Dies wurde auf unterschiedliche Art und Weise aufgegriffen. Aus dem 18. Jahrhundert stammt folgender Ausspruch von Georg Christoph Lichtenberg, einem Aphoristiker und Mathematiker. Anstatt zu sagen „Ich denke“, solle man sagen „es denkt“. Dies erzeuge eine Distanzierung.
Später hat auch Edmund Husserl (1859–1938) diesen Aspekt in seiner Transzendentalphilosophie aufgegriffen. Er versuchte zwei Bewusstseinsebenen einzuführen: Die eine Bewusstseinsebene, die denkt, und die zweite, die darüber denkt, was man denkt. Selbst in der Bedürfnispyramide von Maslow, die er 1970 nochmals revidiert hat, steht Transzendenz seither an der obersten Stelle.

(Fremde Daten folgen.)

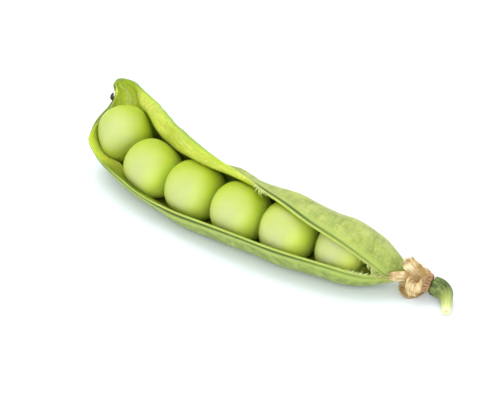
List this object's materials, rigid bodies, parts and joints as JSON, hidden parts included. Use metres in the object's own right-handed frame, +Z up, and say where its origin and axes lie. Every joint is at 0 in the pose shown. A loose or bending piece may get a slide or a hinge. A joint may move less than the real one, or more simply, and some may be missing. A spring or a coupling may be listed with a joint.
{
  "type": "pea pod",
  "caption": "Open garden pea pod lying on its side, its mouth showing a row of round green peas, with a dried calyx and a short bent stem",
  "frame": {"origin": "on the surface that the pod lies on, under the middle of its bounding box", "axes": "+Z up; the pod lies along X with its stem toward +X and its tip toward -X, and its mouth looks toward -Y and up"},
  "size_m": [0.0776, 0.0184, 0.0144],
  "materials": {
    "pod": "satin",
    "pea": "satin",
    "calyx": "matte",
    "stem": "matte"
  },
  "bodies": {
    "root": {"pod_shell": "pod", "pea_1": "pea", "pea_2": "pea", "pea_3": "pea", "pea_4": "pea", "pea_5": "pea", "pea_6": "pea", "calyx": "calyx", "stem": "stem"}
  },
  "joints": []
}
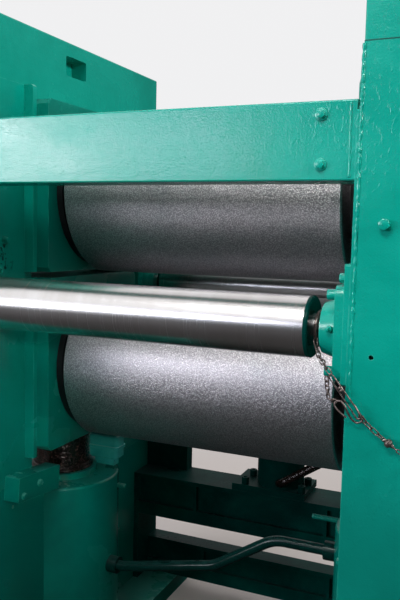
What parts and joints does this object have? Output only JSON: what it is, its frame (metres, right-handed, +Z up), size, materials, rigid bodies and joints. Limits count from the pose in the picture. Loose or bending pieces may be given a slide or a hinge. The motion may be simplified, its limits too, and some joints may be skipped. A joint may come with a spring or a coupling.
{
  "type": "embossing machine",
  "caption": "Two-roll embossing machine: grained rolls between heavy green stands, polished guide rolls, tie beams and hydraulic cylinders under the lower roll.",
  "frame": {"origin": "on the floor, under the middle of the two stands", "axes": "+X along the rolls to the right seen from the front, +Y to the rear, +Z up"},
  "size_m": [1.628, 1.3, 2.107],
  "materials": {
    "stand_green": "glossy brushed-on enamel with runs and dust",
    "dark_green": "worn dark green enamel on shaded and oily parts",
    "grained_steel": "dark steel roll with an embossed leather grain",
    "turned_steel": "turned and ground steel, oiled",
    "polished_chrome": "polished roll, chromed",
    "black_seal": "black seal with oil film",
    "greased_rust": "brown rust under old grease",
    "cylinder_green": "oily green enamel",
    "pipe_green": "dark green painted pipe",
    "rusty_chain": "rusty wire chain"
  },
  "bodies": {
    "root": {"left_base_plate": "stand_green", "left_front_post": "stand_green", "left_rear_post": "stand_green", "left_head": "stand_green", "left_upper_chock": "stand_green", "left_cylinder": "cylinder_green", "left_guide_bearings": "stand_green", "right_base_plate": "stand_green", "right_front_post": "stand_green", "right_rear_post": "stand_green", "right_head": "stand_green", "right_upper_chock": "stand_green", "right_cylinder": "cylinder_green", "right_guide_bearings": "stand_green", "upper_seal_rings": "black_seal", "upper_chock_covers": "stand_green", "front_tie_beam": "stand_green", "rear_tie_beam": "stand_green", "upper_cross_beam": "dark_green", "lower_cross_beam": "dark_green", "guide_strips": "stand_green", "hold_down_bars": "cylinder_green", "bearing_pads": "stand_green", "valve_blocks": "cylinder_green", "cross_beam_plates": "dark_green", "rear_bracket": "dark_green", "return_pipe": "greased_rust", "rear_cylinder": "dark_green", "rear_cylinder_base": "dark_green", "oil_pipe": "pipe_green", "safety_chain": "rusty_chain", "chain_ring": "rusty_chain", "chain_eye": "rusty_chain"},
    "upper_roll": {"upper_roll": "grained_steel"},
    "lower_chocks": {"left_lower_chock": "stand_green", "left_ram": "greased_rust", "right_lower_chock": "stand_green", "right_ram": "greased_rust", "lower_seal_rings": "black_seal", "lower_chock_covers": "stand_green"},
    "lower_roll": {"lower_roll": "grained_steel"},
    "front_guide_roll": {"front_guide_roll": "polished_chrome", "front_guide_roll_ends": "dark_green"},
    "rear_guide_roll": {"rear_guide_roll": "polished_chrome", "rear_guide_roll_ends": "dark_green"}
  },
  "joints": [
    {"name": "upper_roll_turn", "type": "hinge", "parent": "root", "child": "upper_roll", "pos_m": [0, 0.03, 1.61], "axis": [1, 0, 0], "continuous": true},
    {"name": "lower_roll_lift", "type": "slide", "parent": "root", "child": "lower_chocks", "axis": [0, 0, 1], "range_m": [-0.035, 0.012]},
    {"name": "lower_roll_turn", "type": "hinge", "parent": "lower_chocks", "child": "lower_roll", "pos_m": [0, 0.03, 1.058], "axis": [1, 0, 0], "continuous": true},
    {"name": "front_guide_roll_turn", "type": "hinge", "parent": "root", "child": "front_guide_roll", "pos_m": [0, -0.51, 1.296], "axis": [1, 0, 0], "continuous": true},
    {"name": "rear_guide_roll_turn", "type": "hinge", "parent": "root", "child": "rear_guide_roll", "pos_m": [0, 0.51, 1.296], "axis": [1, 0, 0], "continuous": true}
  ]
}
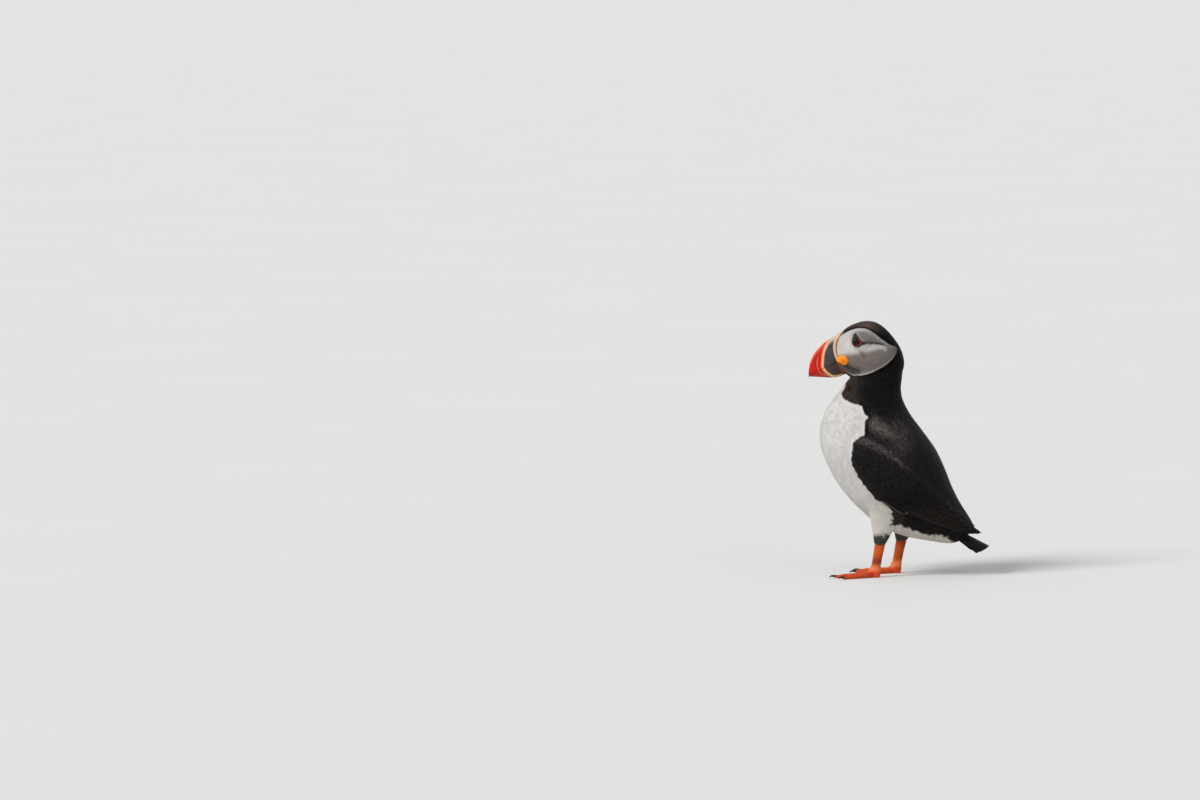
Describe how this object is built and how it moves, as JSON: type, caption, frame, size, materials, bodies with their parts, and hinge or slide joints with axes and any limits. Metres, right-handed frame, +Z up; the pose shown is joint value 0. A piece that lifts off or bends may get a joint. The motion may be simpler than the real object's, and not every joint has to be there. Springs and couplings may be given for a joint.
{
  "type": "atlantic puffin",
  "caption": "Life-size still model of an Atlantic puffin standing upright on both webbed feet, with folded wings and a deep banded bill.",
  "frame": {"origin": "on the floor, under the middle of the bird's bounding box", "axes": "+Z up, -X the way the bird faces, -Y towards its left side"},
  "size_m": [0.1638, 0.1038, 0.2296],
  "materials": {
    "face_feather": "matte",
    "white_feather": "matte",
    "black_feather": "matte",
    "mantle_feather": "satin",
    "wing_feather": "satin",
    "bill_horn": "satin",
    "gape_skin": "satin",
    "leg_skin": "satin",
    "claw_horn": "satin",
    "eye": "gloss"
  },
  "bodies": {
    "root": {"head": "face_feather", "neck": "black_feather", "trunk": "mantle_feather", "bill_upper": "bill_horn", "bill_lower": "bill_horn", "tail": "black_feather", "eye_left": "eye", "eye_right": "eye", "rosette_left": "gape_skin", "rosette_right": "gape_skin", "wing_left": "wing_feather", "wing_right": "wing_feather", "shank_left": "white_feather", "shank_right": "white_feather", "tarsus_left": "leg_skin", "tarsus_right": "leg_skin", "foot_left": "leg_skin", "foot_right": "leg_skin", "claw_inner_left": "claw_horn", "claw_middle_left": "claw_horn", "claw_outer_left": "claw_horn", "claw_inner_right": "claw_horn", "claw_middle_right": "claw_horn", "claw_outer_right": "claw_horn"}
  },
  "joints": []
}
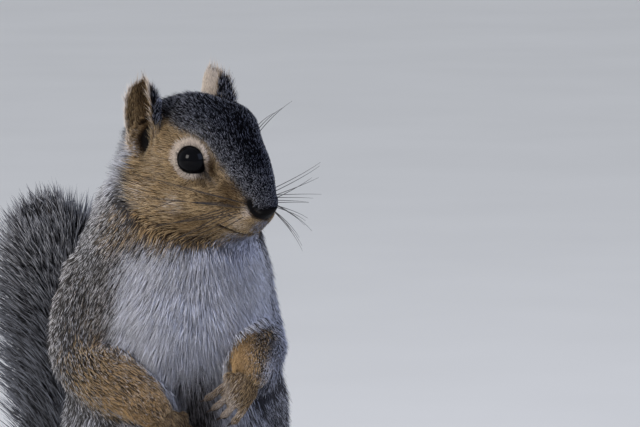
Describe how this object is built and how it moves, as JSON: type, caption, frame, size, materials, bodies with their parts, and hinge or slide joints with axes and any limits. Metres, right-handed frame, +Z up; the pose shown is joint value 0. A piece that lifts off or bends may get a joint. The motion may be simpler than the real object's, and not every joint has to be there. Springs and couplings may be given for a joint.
{
  "type": "grey squirrel figure",
  "caption": "Life-size grey squirrel, upright and alert on its haunches, head turned to its left, forepaws held before the belly and bushy tail raised behind.",
  "frame": {"origin": "middle of the footprint of the whole animal, on the floor it stands on", "axes": "+Z up from the floor to the ears; the squirrel's body faces -Y and its own left side is +X"},
  "size_m": [0.115, 0.1752, 0.2335],
  "materials": {
    "trunk_coat": "grizzled grey fur, white on the chest and belly",
    "neck_coat": "grizzled grey and tan fur",
    "head_coat": "short dark grey and tan fur",
    "foreleg_coat": "short tawny fur",
    "paw_coat": "very short tawny fur",
    "haunch_coat": "grizzled grey fur",
    "tail_coat": "long banded fur with pale tips",
    "ear_skin": "thin skin with a fine pale nap",
    "eye": "wet and glossy, nearly black",
    "nose_pad": "bare, fine grained and slightly moist",
    "claw_horn": "dark polished horn"
  },
  "bodies": {
    "root": {"trunk": "trunk_coat", "neck": "neck_coat", "head": "head_coat", "ear_left": "ear_skin", "ear_right": "ear_skin", "eye_left": "eye", "eye_right": "eye", "nose": "nose_pad", "tail": "tail_coat", "foreleg_left": "foreleg_coat", "foreleg_right": "foreleg_coat", "forepaw_left": "paw_coat", "forepaw_right": "paw_coat", "thigh_left": "haunch_coat", "thigh_right": "haunch_coat", "hind_foot_left": "paw_coat", "hind_foot_right": "paw_coat", "claw_fore_left_1": "claw_horn", "claw_fore_left_2": "claw_horn", "claw_fore_left_3": "claw_horn", "claw_fore_left_4": "claw_horn", "claw_fore_right_1": "claw_horn", "claw_fore_right_2": "claw_horn", "claw_fore_right_3": "claw_horn", "claw_fore_right_4": "claw_horn", "claw_hind_left_1": "claw_horn", "claw_hind_left_2": "claw_horn", "claw_hind_left_3": "claw_horn", "claw_hind_left_4": "claw_horn", "claw_hind_left_5": "claw_horn", "claw_hind_right_1": "claw_horn", "claw_hind_right_2": "claw_horn", "claw_hind_right_3": "claw_horn", "claw_hind_right_4": "claw_horn", "claw_hind_right_5": "claw_horn"}
  },
  "joints": []
}
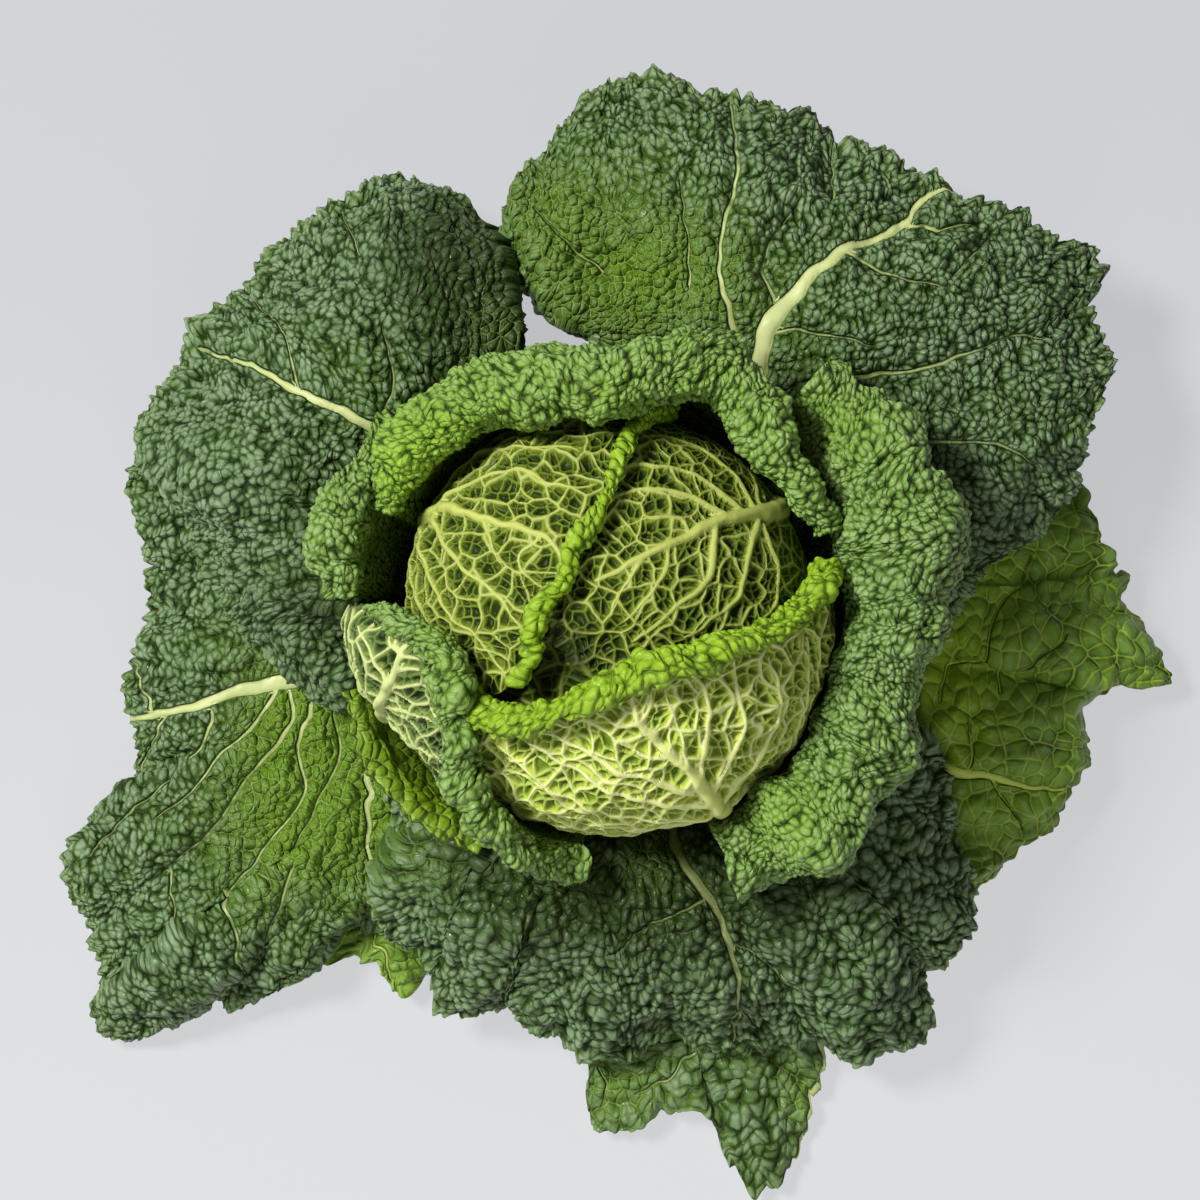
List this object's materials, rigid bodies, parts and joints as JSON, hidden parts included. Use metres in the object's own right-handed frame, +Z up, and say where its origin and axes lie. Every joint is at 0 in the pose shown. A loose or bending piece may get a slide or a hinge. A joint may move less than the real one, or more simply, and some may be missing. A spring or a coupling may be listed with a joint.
{
  "type": "savoy cabbage",
  "caption": "Whole savoy cabbage: a closed net-veined head inside rolled, blistered collar leaves and a wide rosette of spread outer leaves, standing on its cut stump.",
  "frame": {"origin": "centre of the stump's cut face, which the cabbage stands on", "axes": "+Z up through the head; +X and +Y level, with the biggest outer leaf between them"},
  "size_m": [0.4492, 0.4486, 0.1711],
  "materials": {
    "stump": "matte",
    "head_leaf": "satin",
    "collar_leaf": "satin",
    "outer_leaf": "satin",
    "fresh_leaf": "satin"
  },
  "bodies": {
    "root": {"stump": "stump", "heart": "head_leaf", "head_right": "head_leaf", "head_left": "head_leaf", "head_front": "head_leaf", "collar_north": "collar_leaf", "collar_east": "collar_leaf", "collar_west": "collar_leaf", "collar_southwest": "collar_leaf", "inner_southwest": "fresh_leaf", "outer_northeast": "outer_leaf", "outer_northwest": "outer_leaf", "outer_south": "outer_leaf", "outer_west": "outer_leaf", "outer_east": "outer_leaf", "under_south": "fresh_leaf", "under_southwest": "fresh_leaf"}
  },
  "joints": []
}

In den 1980er Jahren ist der Konstruktivismus aufgekommen. Insbesondere der Radikale Konstruktivismus im Sinne von Ernst von Glasersfeld und Heinz von Foerster verteidigt die Idee, dass wir keinen Zugang zur wirklichen Welt haben können, direkt und unmittelbar, sondern dass unsere innere Struktur bestimmt, wie wir die Welt wahrnehmen, sehen und letztlich verstehen. Es gibt also keine Trennung zwischen uns und der Welt, in der wir glauben, zu leben, denn sie wird von uns selbst konstruiert. Dieser Umstand ist ebenfalls Forschungsgegenstand der Neurowissenschaften.